### Task to complete
Starting at the line that contains "obj.parent = None" and stopping at the line that contains "return v / np.linalg.norm(v, axis=-1, keepdims=True)", repeat every line exactly, the two end lines included, and nothing else.

### Data for processing
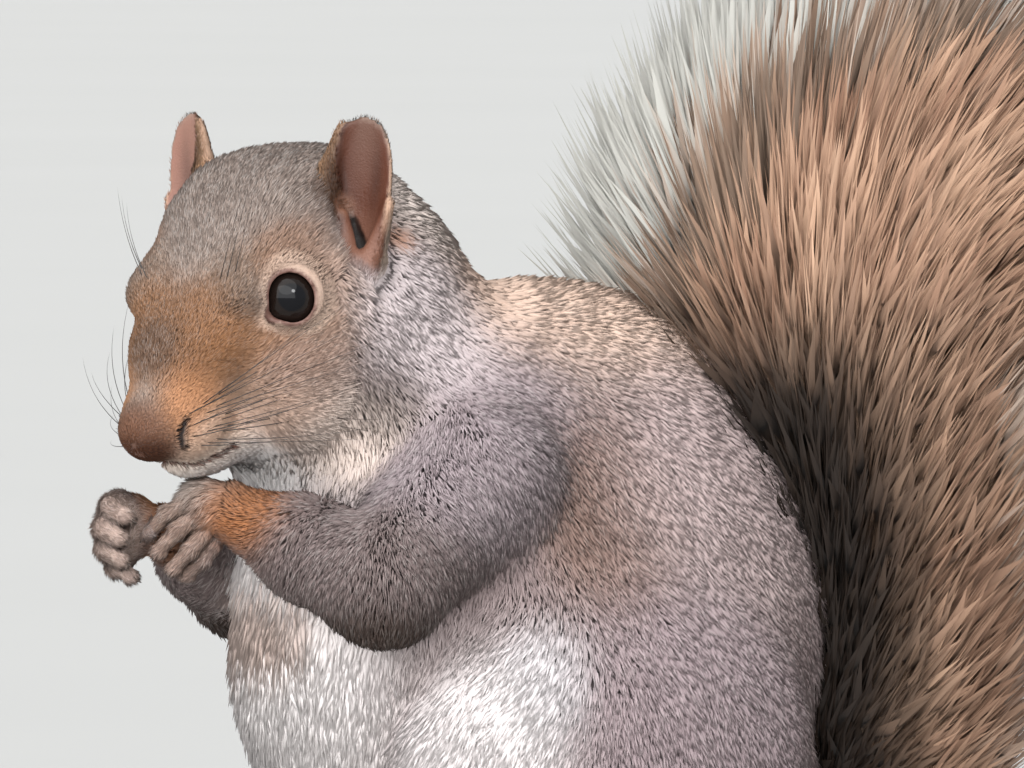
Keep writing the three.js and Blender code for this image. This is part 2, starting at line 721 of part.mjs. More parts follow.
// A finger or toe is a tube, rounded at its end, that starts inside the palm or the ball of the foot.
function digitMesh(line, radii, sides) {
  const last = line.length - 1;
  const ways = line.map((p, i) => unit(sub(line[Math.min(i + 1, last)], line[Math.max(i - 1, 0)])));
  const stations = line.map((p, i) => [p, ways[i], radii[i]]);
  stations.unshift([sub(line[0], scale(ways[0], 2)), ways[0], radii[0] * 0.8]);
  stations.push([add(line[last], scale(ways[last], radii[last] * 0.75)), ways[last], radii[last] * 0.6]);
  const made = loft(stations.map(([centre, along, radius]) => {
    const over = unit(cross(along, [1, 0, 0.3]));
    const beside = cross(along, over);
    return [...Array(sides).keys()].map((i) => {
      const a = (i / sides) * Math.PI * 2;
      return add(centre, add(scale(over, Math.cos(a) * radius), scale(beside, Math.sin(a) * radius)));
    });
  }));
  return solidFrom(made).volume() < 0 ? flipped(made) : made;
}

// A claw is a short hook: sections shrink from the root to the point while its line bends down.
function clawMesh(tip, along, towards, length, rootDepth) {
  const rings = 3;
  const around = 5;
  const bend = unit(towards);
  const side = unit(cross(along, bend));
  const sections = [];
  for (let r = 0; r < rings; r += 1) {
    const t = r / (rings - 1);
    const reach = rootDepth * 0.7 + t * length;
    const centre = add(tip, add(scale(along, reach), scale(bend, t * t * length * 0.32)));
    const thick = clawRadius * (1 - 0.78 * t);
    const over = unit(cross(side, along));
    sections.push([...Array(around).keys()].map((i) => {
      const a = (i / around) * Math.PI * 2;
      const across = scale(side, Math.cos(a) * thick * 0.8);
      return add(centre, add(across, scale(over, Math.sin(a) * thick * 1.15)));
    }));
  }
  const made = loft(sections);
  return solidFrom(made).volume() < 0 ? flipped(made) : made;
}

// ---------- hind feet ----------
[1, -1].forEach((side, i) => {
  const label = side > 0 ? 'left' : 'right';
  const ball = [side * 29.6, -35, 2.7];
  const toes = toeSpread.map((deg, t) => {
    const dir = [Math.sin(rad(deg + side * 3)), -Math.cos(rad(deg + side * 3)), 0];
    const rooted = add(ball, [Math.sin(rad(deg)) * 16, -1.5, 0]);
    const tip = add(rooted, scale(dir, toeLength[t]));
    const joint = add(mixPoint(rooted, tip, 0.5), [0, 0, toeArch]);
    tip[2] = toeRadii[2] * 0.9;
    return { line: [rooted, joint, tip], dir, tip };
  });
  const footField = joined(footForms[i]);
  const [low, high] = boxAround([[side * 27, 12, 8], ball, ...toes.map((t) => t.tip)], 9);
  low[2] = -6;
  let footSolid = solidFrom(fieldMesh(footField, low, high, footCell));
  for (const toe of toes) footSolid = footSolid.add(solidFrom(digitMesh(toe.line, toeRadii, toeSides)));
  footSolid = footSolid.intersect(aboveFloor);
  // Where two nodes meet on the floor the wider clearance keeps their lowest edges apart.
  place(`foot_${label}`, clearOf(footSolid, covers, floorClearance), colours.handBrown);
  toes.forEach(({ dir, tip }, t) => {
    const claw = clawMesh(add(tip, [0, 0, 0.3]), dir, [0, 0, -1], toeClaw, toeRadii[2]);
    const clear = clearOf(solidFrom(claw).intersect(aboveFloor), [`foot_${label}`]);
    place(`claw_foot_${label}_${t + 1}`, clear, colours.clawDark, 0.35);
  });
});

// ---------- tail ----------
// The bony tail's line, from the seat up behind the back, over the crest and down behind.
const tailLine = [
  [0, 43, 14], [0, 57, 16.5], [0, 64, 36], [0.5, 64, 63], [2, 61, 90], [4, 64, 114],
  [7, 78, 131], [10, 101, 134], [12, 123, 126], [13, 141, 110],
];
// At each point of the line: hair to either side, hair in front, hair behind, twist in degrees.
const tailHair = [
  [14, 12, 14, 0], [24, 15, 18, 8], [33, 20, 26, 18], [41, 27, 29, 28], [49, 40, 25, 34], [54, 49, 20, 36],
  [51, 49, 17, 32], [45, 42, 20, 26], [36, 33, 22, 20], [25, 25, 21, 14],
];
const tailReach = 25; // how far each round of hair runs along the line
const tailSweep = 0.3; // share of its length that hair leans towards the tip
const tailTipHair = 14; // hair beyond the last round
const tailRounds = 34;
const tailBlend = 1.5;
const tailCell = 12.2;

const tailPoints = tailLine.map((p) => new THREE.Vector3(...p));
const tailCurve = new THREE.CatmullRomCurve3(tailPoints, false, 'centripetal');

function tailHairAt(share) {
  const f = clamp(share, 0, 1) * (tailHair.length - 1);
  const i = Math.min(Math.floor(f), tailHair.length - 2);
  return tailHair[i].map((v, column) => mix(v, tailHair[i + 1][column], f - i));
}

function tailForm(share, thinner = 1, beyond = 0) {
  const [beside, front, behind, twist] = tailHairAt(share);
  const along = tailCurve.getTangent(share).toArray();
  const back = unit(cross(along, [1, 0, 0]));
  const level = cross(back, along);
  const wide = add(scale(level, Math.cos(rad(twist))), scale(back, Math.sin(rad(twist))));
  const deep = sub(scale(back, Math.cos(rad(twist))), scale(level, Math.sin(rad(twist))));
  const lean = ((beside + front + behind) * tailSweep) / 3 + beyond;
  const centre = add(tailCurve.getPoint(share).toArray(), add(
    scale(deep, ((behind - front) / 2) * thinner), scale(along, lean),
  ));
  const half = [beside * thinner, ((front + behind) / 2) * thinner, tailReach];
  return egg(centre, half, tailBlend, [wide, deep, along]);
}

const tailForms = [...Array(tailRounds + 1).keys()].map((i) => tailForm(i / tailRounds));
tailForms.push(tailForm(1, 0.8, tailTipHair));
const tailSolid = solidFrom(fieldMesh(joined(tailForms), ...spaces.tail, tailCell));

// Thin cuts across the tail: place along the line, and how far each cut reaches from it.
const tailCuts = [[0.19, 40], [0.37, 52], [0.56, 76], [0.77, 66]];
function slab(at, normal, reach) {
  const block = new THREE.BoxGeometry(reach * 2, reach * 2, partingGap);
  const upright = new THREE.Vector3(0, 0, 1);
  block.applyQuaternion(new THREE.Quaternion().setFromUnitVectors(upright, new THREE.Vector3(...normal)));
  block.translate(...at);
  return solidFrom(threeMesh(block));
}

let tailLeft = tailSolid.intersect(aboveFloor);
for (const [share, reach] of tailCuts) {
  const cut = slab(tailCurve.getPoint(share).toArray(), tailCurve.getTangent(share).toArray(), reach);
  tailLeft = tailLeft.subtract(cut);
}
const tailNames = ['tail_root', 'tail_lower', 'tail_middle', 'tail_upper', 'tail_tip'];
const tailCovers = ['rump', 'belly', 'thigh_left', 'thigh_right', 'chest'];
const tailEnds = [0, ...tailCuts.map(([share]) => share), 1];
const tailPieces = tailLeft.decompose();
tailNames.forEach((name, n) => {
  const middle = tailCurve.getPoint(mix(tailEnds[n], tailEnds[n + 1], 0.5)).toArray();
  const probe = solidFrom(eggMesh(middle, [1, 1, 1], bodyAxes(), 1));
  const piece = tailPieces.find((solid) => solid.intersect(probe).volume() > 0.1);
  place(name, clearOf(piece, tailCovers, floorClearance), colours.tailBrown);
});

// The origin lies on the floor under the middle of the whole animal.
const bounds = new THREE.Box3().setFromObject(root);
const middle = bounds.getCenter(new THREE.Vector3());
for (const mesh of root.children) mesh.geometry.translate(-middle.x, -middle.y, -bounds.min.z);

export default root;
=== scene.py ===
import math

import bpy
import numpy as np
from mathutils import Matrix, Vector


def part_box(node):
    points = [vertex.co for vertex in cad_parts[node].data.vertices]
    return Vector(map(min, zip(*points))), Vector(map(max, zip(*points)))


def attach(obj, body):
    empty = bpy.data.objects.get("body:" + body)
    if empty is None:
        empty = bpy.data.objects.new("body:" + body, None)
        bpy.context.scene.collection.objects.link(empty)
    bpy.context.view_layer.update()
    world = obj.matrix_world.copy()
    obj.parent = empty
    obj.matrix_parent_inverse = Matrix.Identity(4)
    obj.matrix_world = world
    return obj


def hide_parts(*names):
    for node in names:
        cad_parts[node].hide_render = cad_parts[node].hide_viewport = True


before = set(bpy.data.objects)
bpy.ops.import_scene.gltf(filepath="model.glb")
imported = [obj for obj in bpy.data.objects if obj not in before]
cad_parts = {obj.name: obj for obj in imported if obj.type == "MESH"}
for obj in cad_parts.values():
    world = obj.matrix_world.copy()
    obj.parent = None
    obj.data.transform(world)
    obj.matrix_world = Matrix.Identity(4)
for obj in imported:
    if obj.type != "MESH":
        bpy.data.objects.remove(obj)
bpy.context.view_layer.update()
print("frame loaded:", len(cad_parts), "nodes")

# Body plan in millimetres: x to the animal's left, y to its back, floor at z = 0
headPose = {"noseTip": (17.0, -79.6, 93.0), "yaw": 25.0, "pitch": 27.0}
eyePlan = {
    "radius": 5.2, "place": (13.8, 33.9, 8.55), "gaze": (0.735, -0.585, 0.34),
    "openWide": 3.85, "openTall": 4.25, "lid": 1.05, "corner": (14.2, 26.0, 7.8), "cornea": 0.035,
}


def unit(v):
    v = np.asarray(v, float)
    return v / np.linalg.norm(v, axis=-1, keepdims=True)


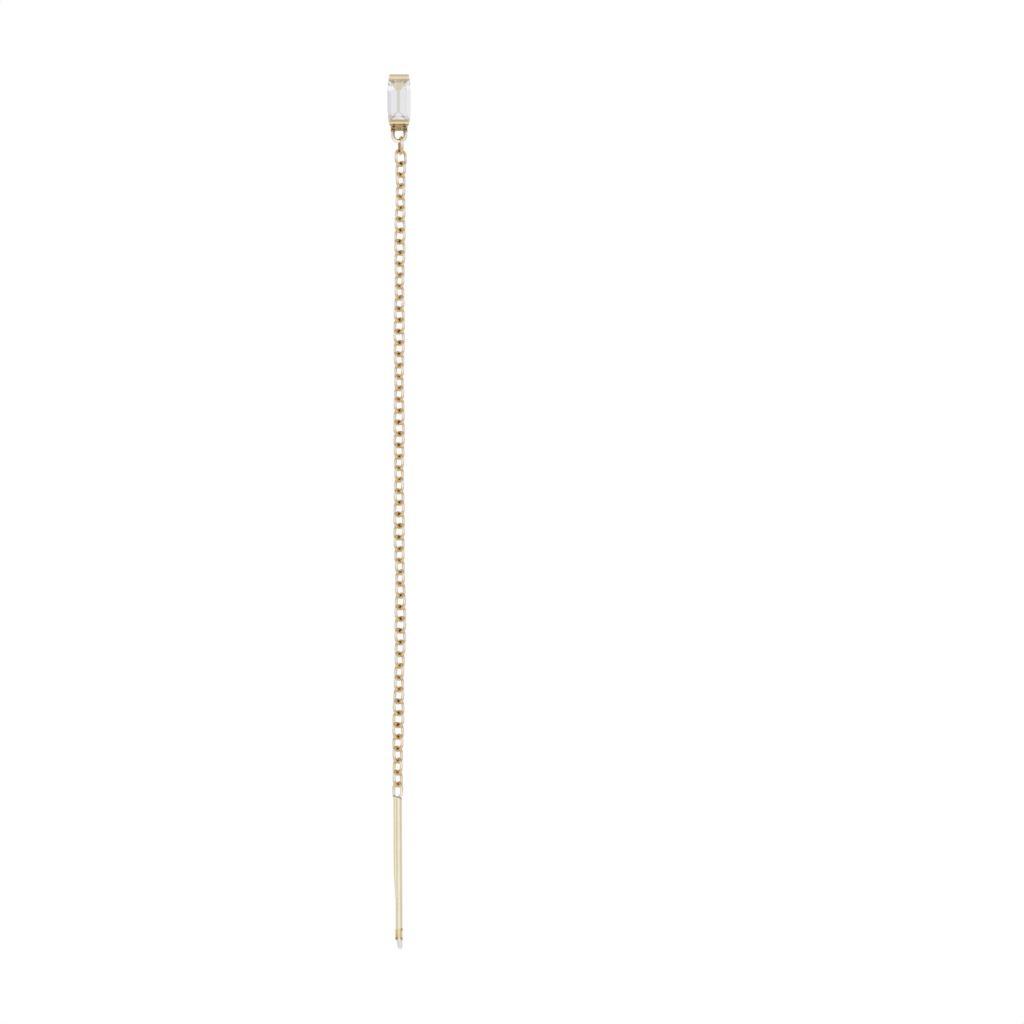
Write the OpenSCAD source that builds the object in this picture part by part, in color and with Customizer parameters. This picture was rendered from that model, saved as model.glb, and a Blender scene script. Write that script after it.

### Full response
    obj.parent = None
    obj.data.transform(world)
    obj.matrix_world = Matrix.Identity(4)
for obj in imported:
    if obj.type != "MESH":
        bpy.data.objects.remove(obj)
bpy.context.view_layer.update()
print("frame loaded:", len(cad_parts), "nodes")

# Body plan in millimetres: x to the animal's left, y to its back, floor at z = 0
headPose = {"noseTip": (17.0, -79.6, 93.0), "yaw": 25.0, "pitch": 27.0}
eyePlan = {
    "radius": 5.2, "place": (13.8, 33.9, 8.55), "gaze": (0.735, -0.585, 0.34),
    "openWide": 3.85, "openTall": 4.25, "lid": 1.05, "corner": (14.2, 26.0, 7.8), "cornea": 0.035,
}


def unit(v):
    v = np.asarray(v, float)
    return v / np.linalg.norm(v, axis=-1, keepdims=True)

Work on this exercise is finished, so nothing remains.